● Set problem
From the entries that follow, reproduce exactly and only the lines from the line with "Reconstruct the object" to the line with "const SIDEWAYS = v(0, 1, 0);", endpoints included.

● Data extract
====
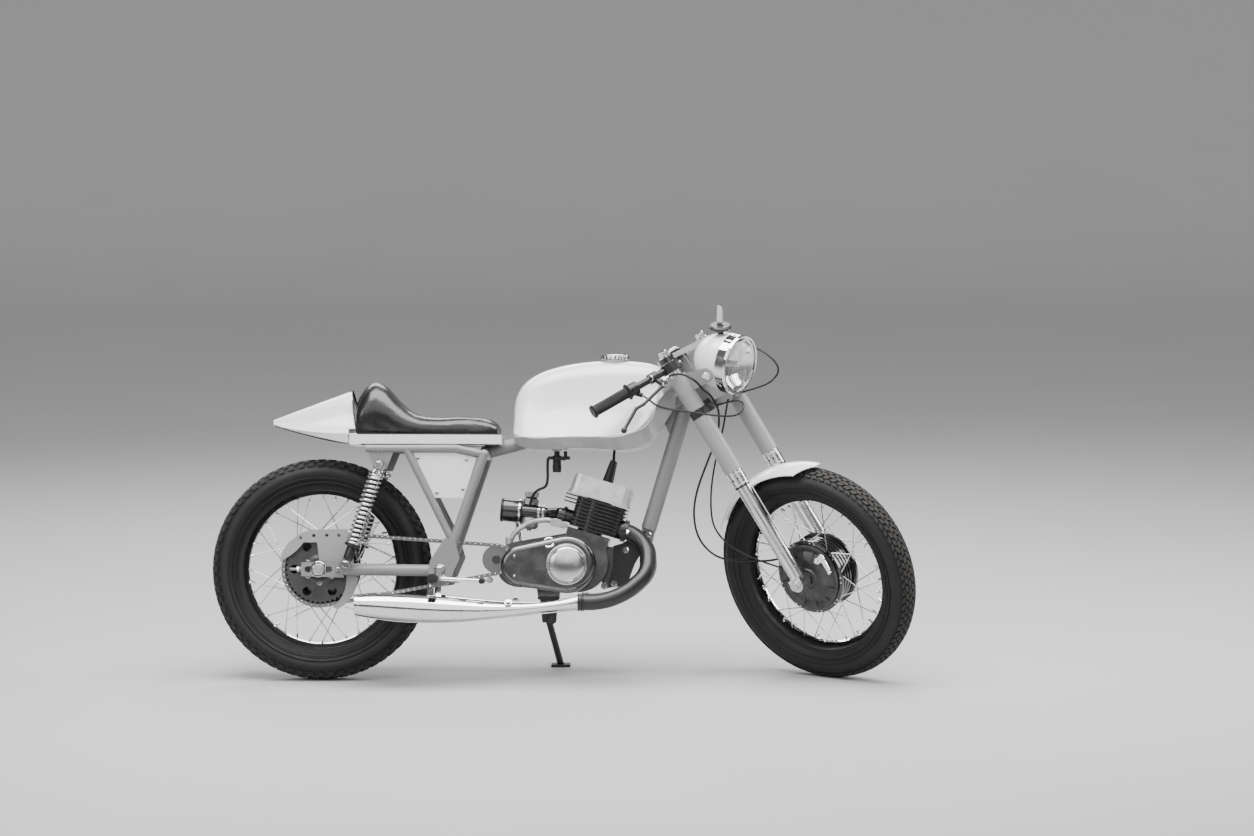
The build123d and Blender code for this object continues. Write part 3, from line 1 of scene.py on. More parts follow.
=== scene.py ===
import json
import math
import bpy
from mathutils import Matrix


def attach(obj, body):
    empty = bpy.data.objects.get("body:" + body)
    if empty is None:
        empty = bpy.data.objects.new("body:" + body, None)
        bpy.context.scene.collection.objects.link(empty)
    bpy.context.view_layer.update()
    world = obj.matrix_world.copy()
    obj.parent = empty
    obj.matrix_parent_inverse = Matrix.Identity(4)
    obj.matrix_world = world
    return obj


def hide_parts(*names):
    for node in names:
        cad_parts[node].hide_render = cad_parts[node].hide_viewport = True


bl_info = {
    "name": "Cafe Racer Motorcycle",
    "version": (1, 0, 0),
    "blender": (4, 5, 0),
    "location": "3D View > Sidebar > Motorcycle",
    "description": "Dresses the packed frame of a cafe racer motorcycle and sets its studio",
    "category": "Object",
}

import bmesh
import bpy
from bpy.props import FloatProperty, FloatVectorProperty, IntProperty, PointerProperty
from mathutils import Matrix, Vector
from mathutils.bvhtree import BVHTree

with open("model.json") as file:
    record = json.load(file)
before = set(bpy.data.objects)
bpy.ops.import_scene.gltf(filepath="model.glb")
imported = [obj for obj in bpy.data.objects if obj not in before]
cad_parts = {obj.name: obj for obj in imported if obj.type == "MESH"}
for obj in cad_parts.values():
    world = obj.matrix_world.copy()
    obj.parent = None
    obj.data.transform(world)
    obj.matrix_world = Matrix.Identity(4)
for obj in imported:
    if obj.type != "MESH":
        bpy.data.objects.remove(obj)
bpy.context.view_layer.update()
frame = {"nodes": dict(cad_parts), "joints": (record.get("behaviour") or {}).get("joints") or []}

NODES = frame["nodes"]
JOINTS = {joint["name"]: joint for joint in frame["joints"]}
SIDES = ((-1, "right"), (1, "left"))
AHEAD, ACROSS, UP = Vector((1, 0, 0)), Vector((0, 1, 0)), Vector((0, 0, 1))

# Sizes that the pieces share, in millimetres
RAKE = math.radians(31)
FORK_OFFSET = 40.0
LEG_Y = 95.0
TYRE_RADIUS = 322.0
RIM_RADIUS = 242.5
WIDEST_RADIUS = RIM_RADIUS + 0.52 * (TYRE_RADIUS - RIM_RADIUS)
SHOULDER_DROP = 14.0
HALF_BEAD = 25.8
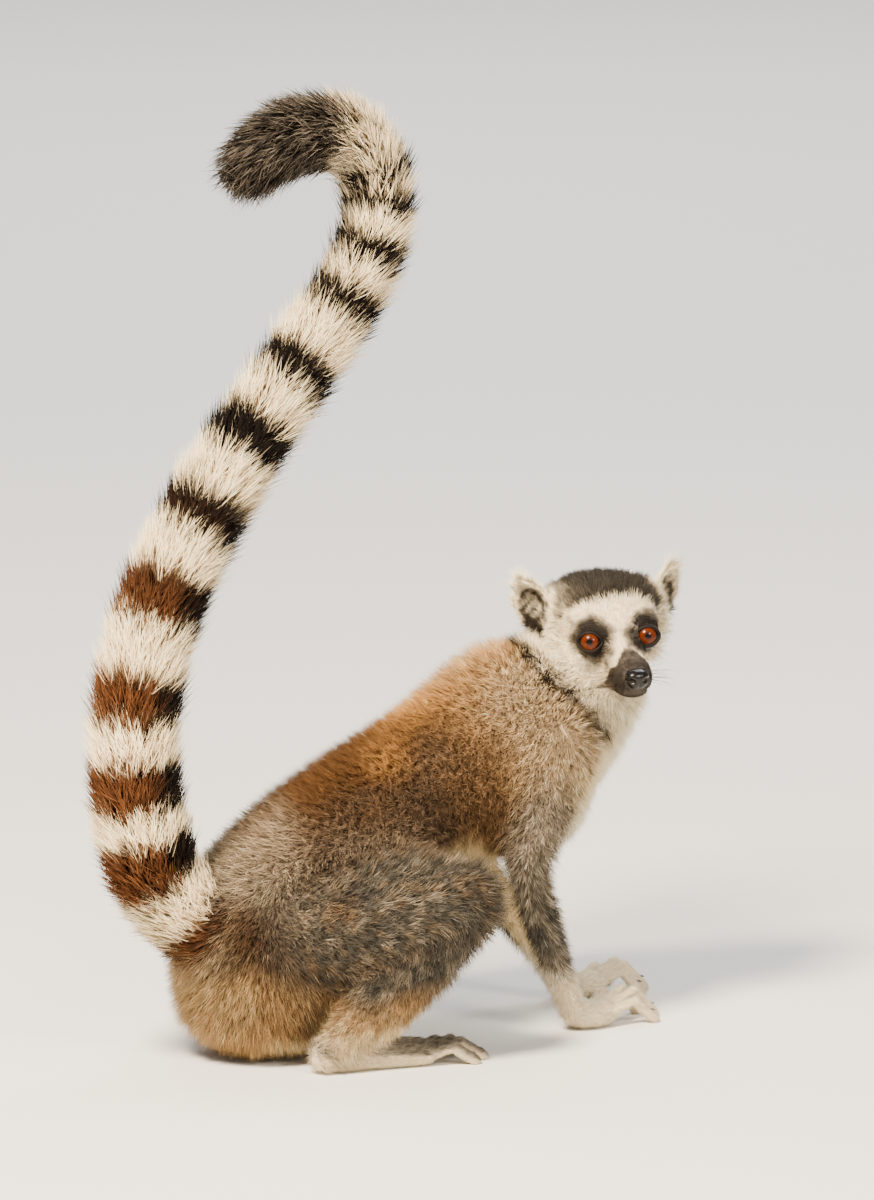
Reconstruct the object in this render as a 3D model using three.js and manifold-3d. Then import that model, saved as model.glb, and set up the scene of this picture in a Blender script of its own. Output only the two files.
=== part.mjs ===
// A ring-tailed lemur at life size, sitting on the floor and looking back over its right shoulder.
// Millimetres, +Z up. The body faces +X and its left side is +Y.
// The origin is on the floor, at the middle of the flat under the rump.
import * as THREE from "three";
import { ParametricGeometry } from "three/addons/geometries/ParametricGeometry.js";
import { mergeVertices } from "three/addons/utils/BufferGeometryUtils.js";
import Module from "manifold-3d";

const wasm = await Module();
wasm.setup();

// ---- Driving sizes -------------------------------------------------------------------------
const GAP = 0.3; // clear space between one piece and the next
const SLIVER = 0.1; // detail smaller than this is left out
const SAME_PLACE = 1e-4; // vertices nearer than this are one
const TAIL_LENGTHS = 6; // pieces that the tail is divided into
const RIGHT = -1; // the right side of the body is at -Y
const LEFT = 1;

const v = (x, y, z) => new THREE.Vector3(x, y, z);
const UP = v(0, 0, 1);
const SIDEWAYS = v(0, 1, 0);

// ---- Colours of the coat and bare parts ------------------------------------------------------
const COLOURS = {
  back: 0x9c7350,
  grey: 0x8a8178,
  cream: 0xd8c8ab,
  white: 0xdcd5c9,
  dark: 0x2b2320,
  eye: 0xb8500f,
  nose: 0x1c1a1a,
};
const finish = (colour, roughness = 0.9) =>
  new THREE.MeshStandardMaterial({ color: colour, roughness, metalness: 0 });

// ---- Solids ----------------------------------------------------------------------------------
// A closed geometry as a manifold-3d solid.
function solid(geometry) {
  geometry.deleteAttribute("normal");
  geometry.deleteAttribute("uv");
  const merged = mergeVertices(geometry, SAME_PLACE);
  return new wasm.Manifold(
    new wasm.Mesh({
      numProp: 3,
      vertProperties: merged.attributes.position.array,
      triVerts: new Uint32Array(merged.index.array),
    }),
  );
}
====
● Solved problem
Reconstruct the object in this render as a 3D model using three.js and manifold-3d. Then import that model, saved as model.glb, and set up the scene of this picture in a Blender script of its own. Output only the two files.
=== part.mjs ===
// A ring-tailed lemur at life size, sitting on the floor and looking back over its right shoulder.
// Millimetres, +Z up. The body faces +X and its left side is +Y.
// The origin is on the floor, at the middle of the flat under the rump.
import * as THREE from "three";
import { ParametricGeometry } from "three/addons/geometries/ParametricGeometry.js";
import { mergeVertices } from "three/addons/utils/BufferGeometryUtils.js";
import Module from "manifold-3d";

const wasm = await Module();
wasm.setup();

// ---- Driving sizes -------------------------------------------------------------------------
const GAP = 0.3; // clear space between one piece and the next
const SLIVER = 0.1; // detail smaller than this is left out
const SAME_PLACE = 1e-4; // vertices nearer than this are one
const TAIL_LENGTHS = 6; // pieces that the tail is divided into
const RIGHT = -1; // the right side of the body is at -Y
const LEFT = 1;

const v = (x, y, z) => new THREE.Vector3(x, y, z);
const UP = v(0, 0, 1);
const SIDEWAYS = v(0, 1, 0);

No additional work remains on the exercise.